For better or worse, the “standard libraries” associated with C and UNIX have evolved over time, and sometimes that evolution has been messy (as it is in nature …).  There are parts of things that are ugly, and they probably could do with a major cleanup.  But undertaking such a cleanup isn’t easy either. You have to be willing to say what you’re willing to shed support for, and you have to be prepared to be ruthless when doing so.  

Right now, we live in an era where “UNIX-like” systems architectures running on Intel processors are commonplace.  But even that is changing, with the dominance of ARM architecture in mobile devices (and creeping into desktops as well with Apple’s A and M series system chips).  

But, coming back to the complaints of the article I mentioned previously:  C still remains a programming language regardless of the state of the libraries.  That doesn’t change because the definition of the language is separate from the libraries.  C remains what it always has been - a relatively low level language intended for writing operating systems. It was never intended as a language for writing applications in.

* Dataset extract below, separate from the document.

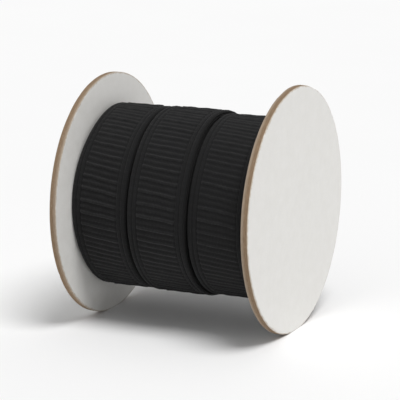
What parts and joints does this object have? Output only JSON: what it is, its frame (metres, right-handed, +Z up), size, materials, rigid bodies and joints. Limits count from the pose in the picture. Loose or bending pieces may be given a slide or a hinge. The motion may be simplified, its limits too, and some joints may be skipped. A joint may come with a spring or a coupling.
{
  "type": "reel of elastic",
  "caption": "Black ribbed sewing elastic wound in side-by-side lanes between the round white cardboard flanges of a reel.",
  "frame": {"origin": "on the floor, under the middle of the reel, midway between the flat spots of the two rims", "axes": "+X along the reel's axis, towards the right flange; -Y towards the front; +Z up"},
  "size_m": [0.0866, 0.1016, 0.1011],
  "materials": {
    "elastic": "matt woven polyester and rubber, black, crosswise ribs",
    "board": "white coated faces, bare brown cut rim"
  },
  "bodies": {
    "root": {"wound_elastic": "elastic", "flange_left": "board", "flange_right": "board"}
  },
  "joints": []
}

Has the complexity of the libraries escalated over time?  Yes - of course it has.  Is that painful in places?  Yup. Of course it is.  I spent much of my software career migrating a major chunk of software across different OS platforms - it’s hard work.  Yes, it’s frustrating at times when functionality changes, or when you discover that what you expected things to do isn’t what they actually do.  Get over it - we’re a long ways from having programming languages that are completely independent of the hardware and OS platforms - if that’s even possible.  

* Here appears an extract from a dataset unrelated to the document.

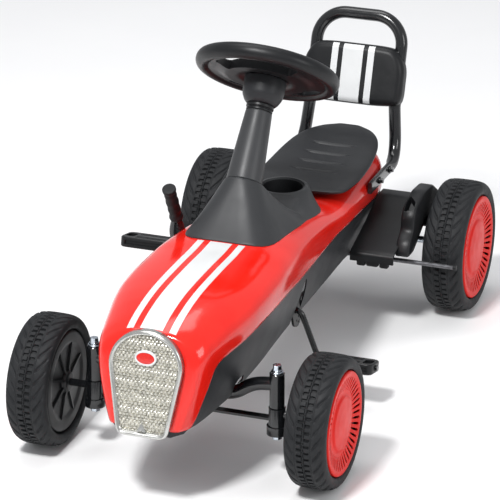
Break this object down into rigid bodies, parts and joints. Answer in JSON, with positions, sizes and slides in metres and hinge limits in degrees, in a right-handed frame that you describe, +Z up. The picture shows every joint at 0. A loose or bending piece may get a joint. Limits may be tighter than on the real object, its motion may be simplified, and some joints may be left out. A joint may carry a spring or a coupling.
{
  "type": "pedal go kart",
  "caption": "Child's four-wheel pedal go kart with a moulded teardrop body, tubular backrest, chain drive, steered front wheels and a hand brake.",
  "frame": {"origin": "centre of the overall box on the floor", "axes": "-Y towards the nose, +X to the rider's left, +Z up"},
  "size_m": [0.549, 1.1069, 0.6237],
  "materials": {
    "frame_paint": "gloss black powder coat",
    "red_shell": "high gloss red moulding",
    "dark_panel": "satin dark grey moulding",
    "shroud_grey": "satin grey moulding",
    "black_plastic": "satin black moulding",
    "white_film": "smooth white film",
    "bright_trim": "silver plated trim",
    "grille_mesh": "embossed silver foil",
    "badge_red": "gloss red with a pale ring",
    "tyre": "matt foam rubber",
    "red_cap": "semi gloss red",
    "zinc": "bright zinc plate",
    "nylon": "natural nylon"
  },
  "bodies": {
    "chassis": {"frame_spine": "frame_paint", "front_beam": "frame_paint", "body_shell": "red_shell", "side_panel_left": "dark_panel", "side_panel_right": "dark_panel", "nose_tray": "black_plastic", "hood_stripes": "white_film", "grille_frame": "bright_trim", "grille_panel": "grille_mesh", "badge": "badge_red", "column_shroud": "shroud_grey", "column_cover": "shroud_grey", "column_collar": "black_plastic", "seat_pan": "black_plastic", "seat_bolts": "zinc", "backrest_hoop": "frame_paint", "backrest_panel": "black_plastic", "backrest_stripes": "white_film", "hoop_bolts": "zinc", "rear_cover": "black_plastic", "axle_bushes": "nylon", "crank_bushes": "nylon", "kingpin_bolts": "zinc", "drive_chain": "zinc"},
    "steering": {"steering_shaft": "zinc", "steering_wheel": "black_plastic", "wheel_boot": "black_plastic", "wheel_cap": "black_plastic"},
    "knuckle_l": {"knuckle_left": "frame_paint"},
    "knuckle_r": {"knuckle_right": "frame_paint"},
    "track_rod": {"tie_rod": "frame_paint"},
    "wheel_front_left": {"front_left_tyre": "tyre", "front_left_disc": "black_plastic", "front_left_cap": "red_cap"},
    "wheel_front_right": {"front_right_tyre": "tyre", "front_right_disc": "black_plastic", "front_right_cap": "red_cap"},
    "rear_set": {"rear_axle": "zinc", "rear_left_tyre": "tyre", "rear_left_disc": "black_plastic", "rear_left_cap": "red_cap", "rear_right_tyre": "tyre", "rear_right_disc": "black_plastic", "rear_right_cap": "red_cap", "axle_sprocket": "zinc"},
    "crank": {"crank_rod": "frame_paint", "crank_sprocket": "zinc"},
    "pedal_l": {"pedal_left": "black_plastic"},
    "pedal_r": {"pedal_right": "black_plastic"},
    "hand_brake": {"brake_lever": "frame_paint", "brake_grip": "black_plastic"},
    "brake_pull": {"brake_link": "zinc"},
    "brake_press": {"brake_bar": "zinc", "brake_tips": "black_plastic"}
  },
  "joints": [
    {"name": "steer", "type": "hinge", "parent": "chassis", "child": "steering", "pos_m": [0, 0.0349, 0.5445], "axis": [0, 0.592, 0.8059], "range_deg": [-28, 28]},
    {"name": "knuckle_left_turn", "type": "hinge", "parent": "chassis", "child": "knuckle_l", "pos_m": [0.158, -0.358, 0.1], "axis": [0, 0, 1], "range_deg": [-28, 28]},
    {"name": "knuckle_right_turn", "type": "hinge", "parent": "chassis", "child": "knuckle_r", "pos_m": [-0.158, -0.358, 0.1], "axis": [0, 0, 1], "range_deg": [-28, 28]},
    {"name": "track_rod_pivot", "type": "hinge", "parent": "knuckle_l", "child": "track_rod", "pos_m": [0.158, -0.328, 0.086], "axis": [0, 0, 1], "range_deg": [-28, 28]},
    {"name": "front_left_spin", "type": "hinge", "parent": "knuckle_l", "child": "wheel_front_left", "pos_m": [0.2385, -0.358, 0.11], "axis": [1, 0, 0], "continuous": true},
    {"name": "front_right_spin", "type": "hinge", "parent": "knuckle_r", "child": "wheel_front_right", "pos_m": [-0.2385, -0.358, 0.11], "axis": [1, 0, 0], "continuous": true},
    {"name": "rear_spin", "type": "hinge", "parent": "chassis", "child": "rear_set", "pos_m": [0, 0.413, 0.118], "axis": [1, 0, 0], "continuous": true},
    {"name": "crank_spin", "type": "hinge", "parent": "chassis", "child": "crank", "pos_m": [0, -0.055, 0.158], "axis": [1, 0, 0], "continuous": true},
    {"name": "pedal_left_spin", "type": "hinge", "parent": "crank", "child": "pedal_l", "pos_m": [0.18, -0.055, 0.072], "axis": [1, 0, 0], "continuous": true},
    {"name": "pedal_right_spin", "type": "hinge", "parent": "crank", "child": "pedal_r", "pos_m": [-0.18, -0.055, 0.244], "axis": [1, 0, 0], "continuous": true},
    {"name": "brake_pull_back", "type": "hinge", "parent": "chassis", "child": "hand_brake", "pos_m": [-0.119, -0.082, 0.264], "axis": [-1, 0, 0], "range_deg": [0, 25]},
    {"name": "brake_link_slide", "type": "slide", "parent": "chassis", "child": "brake_pull", "axis": [0, -1, 0], "range_m": [0, 0.0054]},
    {"name": "brake_bar_swing", "type": "hinge", "parent": "chassis", "child": "brake_press", "pos_m": [0, 0.255, 0.182], "axis": [1, 0, 0], "range_deg": [0, 5.9]}
  ],
  "couplings": [
    {"joint": "knuckle_left_turn", "follows": "steer", "ratio": -1},
    {"joint": "knuckle_right_turn", "follows": "steer", "ratio": -1},
    {"joint": "track_rod_pivot", "follows": "steer", "ratio": 1},
    {"joint": "rear_spin", "follows": "crank_spin", "ratio": 1.25},
    {"joint": "brake_link_slide", "follows": "brake_pull_back", "m_per_rad": 0.012376},
    {"joint": "brake_bar_swing", "follows": "brake_pull_back", "ratio": 0.236}
  ]
}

I suspect that you won’t get a “clean break” re-design anytime soon.  Even if an astoundingly perfect new hardware architecture were to emerge tomorrow, and require huge changes to actually work, the fact remains that the existing libraries still form a foundation of expectations that programmers are used to, and likely as not, that new chip would soon find the current libraries ported to it.  Inertia is a hell of a thing.